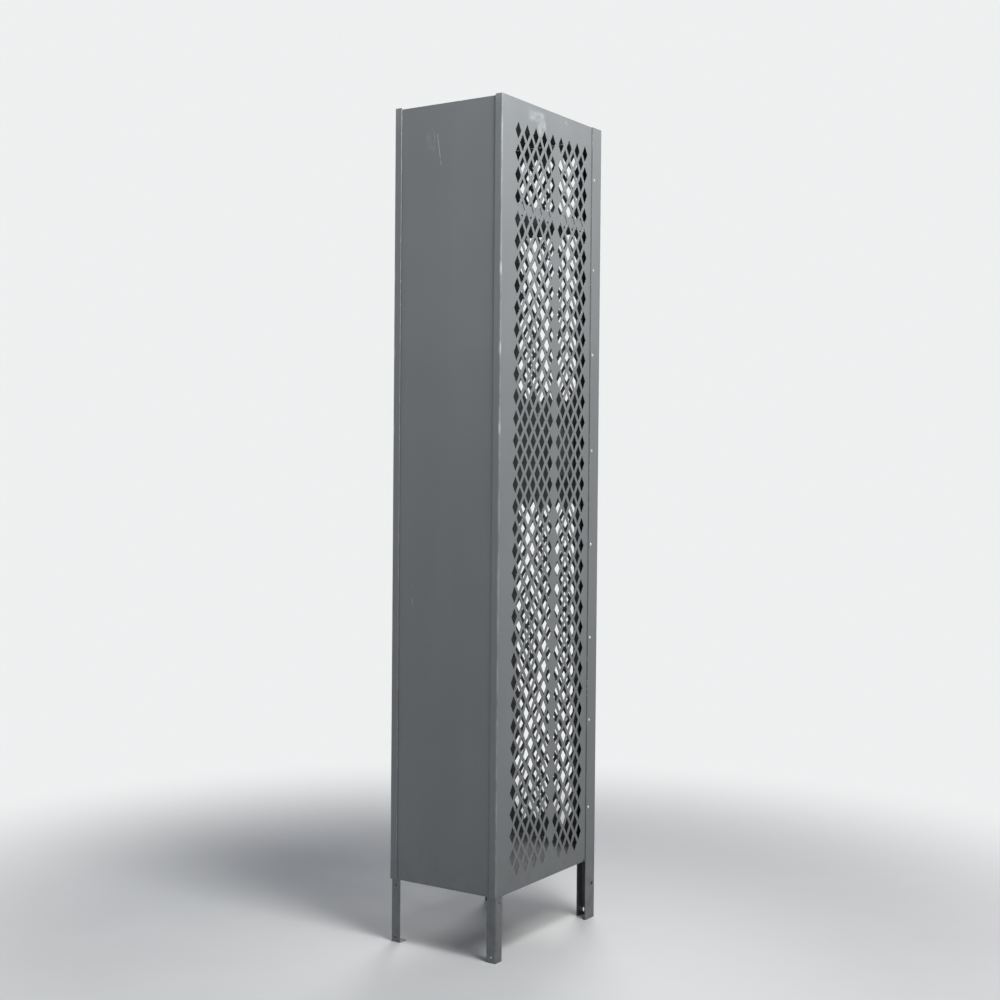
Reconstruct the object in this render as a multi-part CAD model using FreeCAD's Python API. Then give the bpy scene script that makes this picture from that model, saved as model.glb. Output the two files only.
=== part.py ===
import FreeCAD, Part
import math
import os

# Single-tier ventilated locker cabinet in painted sheet steel.
# Millimetres, +Z up, door towards -Y. The origin is on the floor, at the middle of the footprint.
# "Left" is -X and "right" is +X, as seen by a person who faces the door.

V = FreeCAD.Vector
INCH = 25.4

# ---- Overall size -------------------------------------------------------------------------
WIDTH = 11.88 * INCH
DEPTH = 18.0 * INCH
HEIGHT = 78.0 * INCH
LEG_HEIGHT = 5.95 * INCH

# ---- Sheet gauges -------------------------------------------------------------------------
SIDE_T = 1.5
BACK_T = 1.2
TRAY_T = 1.5
FRAME_T = 1.5
DOOR_T = 1.9
LEG_T = 1.9
CUP_T = 1.2
FIT_GAP = 0.1
# How far a drill or cutter starts and ends outside the sheet that it cuts.
OVER = 1.0

# ---- Hinges (their knuckles are the foremost part, so they set where the frame's face is) ---
PIN_R = 1.5
PIN_HOLE_R = 1.55
KNUCKLE_R = 2.8
AXIS_PROUD = 2.6
LEAF_T = 1.2
HINGE_HEIGHT = 2.0 * INCH
KNUCKLE_COUNT = 5
KNUCKLE_GAP = 0.3
LEAF_CLEAR = 0.4
FRAME_LEAF_REACH = 20.0
DOOR_LEAF_REACH = 18.0
PIN_HEAD_R = 2.2
PIN_HEAD_T = 0.8
HINGE_RIVET_HALF = 16.0
HINGE_RIVET_REACH = 11.0
HINGE_RIVET_HEAD = (3.4, 1.2)
HINGE_Z = {"bottom": 13.0 * INCH, "middle": 42.0 * INCH, "top": 71.0 * INCH}

# ---- Planes -------------------------------------------------------------------------------
FRONT_OVERHANG = AXIS_PROUD + KNUCKLE_R
FRONT = -(DEPTH + FRONT_OVERHANG) / 2 + FRONT_OVERHANG
BACK = FRONT + DEPTH
SIDE = WIDTH / 2
SIDE_TOP = HEIGHT - 0.06 * INCH
SIDE_INNER = SIDE - SIDE_T

# ---- Side panels --------------------------------------------------------------------------
HOLE_W = 0.98 * INCH
HOLE_H = 1.62 * INCH
HOLE_PITCH_Y = 1.5 * INCH
HOLE_PITCH_Z = 2.0 * INCH
SIDE_HOLE_FIRST = 2.72 * INCH
SIDE_HOLE_TOP = 75.1 * INCH
SIDE_COLUMNS = 9
SIDE_ROWS = 34
SOLID_STRIP = 4
PLATE_START = 1.6 * INCH
PLATE_END = 15.5 * INCH
REAR_FLANGE = 0.75 * INCH
HEM_LENGTH = 10.0
SIDE_BEND = 1.0
JOGGLE_START = 15.85 * INCH
JOGGLE_END = 16.1 * INCH
SIDE_END = 17.55 * INCH
RELIEF_HALF = 3.0
RELIEF_DEEP = 5.0

# ---- Front frame --------------------------------------------------------------------------
STILE_FACE = 1.43 * INCH
STILE_FLANGE = 1.8 * INCH
STILE_RETURN = 1.07 * INCH
JAMB = SIDE - STILE_FACE
FRAME_BEND = 1.5
OPENING_BOTTOM = 6.98 * INCH
OPENING_TOP = 77.0 * INCH
RAIL_RETURN = 0.75 * INCH
RIVET_HEIGHTS = [11.2, 19.85, 28.0, 37.2, 46.4, 55.8, 64.1, 72.9]
RIVET_FROM_EDGE = 0.4 * INCH
RIVET_R = 2.0
RIVET_HEAD = (3.7, 1.3)
RIVET_TAIL = (3.0, 1.0)
GANG_HOLE_R = 3 / 16 * INCH
GANG_HOLE_Z = 3.44 * INCH
GANG_HOLE_FROM_FRONT = 0.55 * INCH
STILE_SLOT_FROM_SIDE = 1.2 * INCH
STILE_SLOT_HALF = 2.5
STILE_SLOT_LOW = 7.0
STILE_SLOT_HIGH = 18.0
PLAIN_LEG_FACE = 22.0
LEG_CUT_DROP = 3.0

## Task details
Copy the material above, line for line.

## Answer to the problem
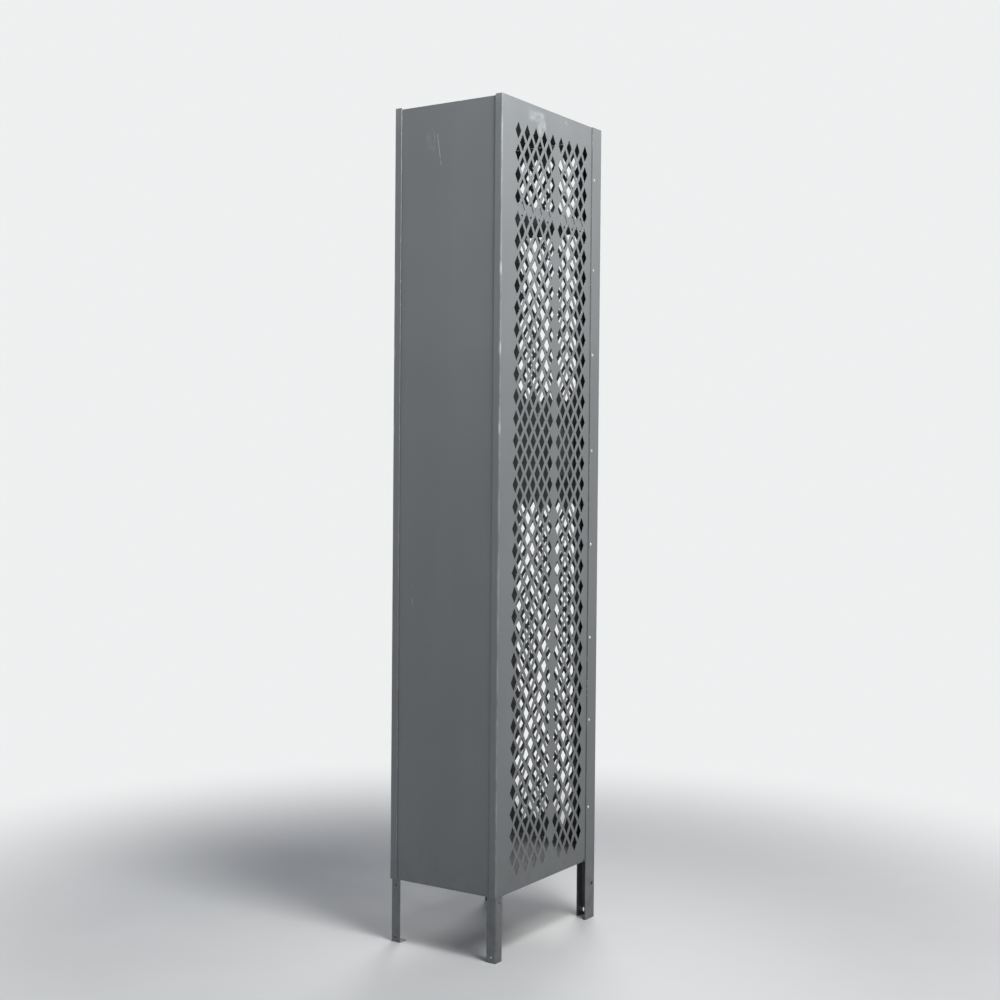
Reconstruct the object in this render as a multi-part CAD model using FreeCAD's Python API. Then give the bpy scene script that makes this picture from that model, saved as model.glb. Output the two files only.
=== part.py ===
import FreeCAD, Part
import math
import os

# Single-tier ventilated locker cabinet in painted sheet steel.
# Millimetres, +Z up, door towards -Y. The origin is on the floor, at the middle of the footprint.
# "Left" is -X and "right" is +X, as seen by a person who faces the door.

V = FreeCAD.Vector
INCH = 25.4

# ---- Overall size -------------------------------------------------------------------------
WIDTH = 11.88 * INCH
DEPTH = 18.0 * INCH
HEIGHT = 78.0 * INCH
LEG_HEIGHT = 5.95 * INCH

# ---- Sheet gauges -------------------------------------------------------------------------
SIDE_T = 1.5
BACK_T = 1.2
TRAY_T = 1.5
FRAME_T = 1.5
DOOR_T = 1.9
LEG_T = 1.9
CUP_T = 1.2
FIT_GAP = 0.1
# How far a drill or cutter starts and ends outside the sheet that it cuts.
OVER = 1.0

# ---- Hinges (their knuckles are the foremost part, so they set where the frame's face is) ---
PIN_R = 1.5
PIN_HOLE_R = 1.55
KNUCKLE_R = 2.8
AXIS_PROUD = 2.6
LEAF_T = 1.2
HINGE_HEIGHT = 2.0 * INCH
KNUCKLE_COUNT = 5
KNUCKLE_GAP = 0.3
LEAF_CLEAR = 0.4
FRAME_LEAF_REACH = 20.0
DOOR_LEAF_REACH = 18.0
PIN_HEAD_R = 2.2
PIN_HEAD_T = 0.8
HINGE_RIVET_HALF = 16.0
HINGE_RIVET_REACH = 11.0
HINGE_RIVET_HEAD = (3.4, 1.2)
HINGE_Z = {"bottom": 13.0 * INCH, "middle": 42.0 * INCH, "top": 71.0 * INCH}

# ---- Planes -------------------------------------------------------------------------------
FRONT_OVERHANG = AXIS_PROUD + KNUCKLE_R
FRONT = -(DEPTH + FRONT_OVERHANG) / 2 + FRONT_OVERHANG
BACK = FRONT + DEPTH
SIDE = WIDTH / 2
SIDE_TOP = HEIGHT - 0.06 * INCH
SIDE_INNER = SIDE - SIDE_T

# ---- Side panels --------------------------------------------------------------------------
HOLE_W = 0.98 * INCH
HOLE_H = 1.62 * INCH
HOLE_PITCH_Y = 1.5 * INCH
HOLE_PITCH_Z = 2.0 * INCH
SIDE_HOLE_FIRST = 2.72 * INCH
SIDE_HOLE_TOP = 75.1 * INCH
SIDE_COLUMNS = 9
SIDE_ROWS = 34
SOLID_STRIP = 4
PLATE_START = 1.6 * INCH
PLATE_END = 15.5 * INCH
REAR_FLANGE = 0.75 * INCH
HEM_LENGTH = 10.0
SIDE_BEND = 1.0
JOGGLE_START = 15.85 * INCH
JOGGLE_END = 16.1 * INCH
SIDE_END = 17.55 * INCH
RELIEF_HALF = 3.0
RELIEF_DEEP = 5.0

# ---- Front frame --------------------------------------------------------------------------
STILE_FACE = 1.43 * INCH
STILE_FLANGE = 1.8 * INCH
STILE_RETURN = 1.07 * INCH
JAMB = SIDE - STILE_FACE
FRAME_BEND = 1.5
OPENING_BOTTOM = 6.98 * INCH
OPENING_TOP = 77.0 * INCH
RAIL_RETURN = 0.75 * INCH
RIVET_HEIGHTS = [11.2, 19.85, 28.0, 37.2, 46.4, 55.8, 64.1, 72.9]
RIVET_FROM_EDGE = 0.4 * INCH
RIVET_R = 2.0
RIVET_HEAD = (3.7, 1.3)
RIVET_TAIL = (3.0, 1.0)
GANG_HOLE_R = 3 / 16 * INCH
GANG_HOLE_Z = 3.44 * INCH
GANG_HOLE_FROM_FRONT = 0.55 * INCH
STILE_SLOT_FROM_SIDE = 1.2 * INCH
STILE_SLOT_HALF = 2.5
STILE_SLOT_LOW = 7.0
STILE_SLOT_HIGH = 18.0
PLAIN_LEG_FACE = 22.0
LEG_CUT_DROP = 3.0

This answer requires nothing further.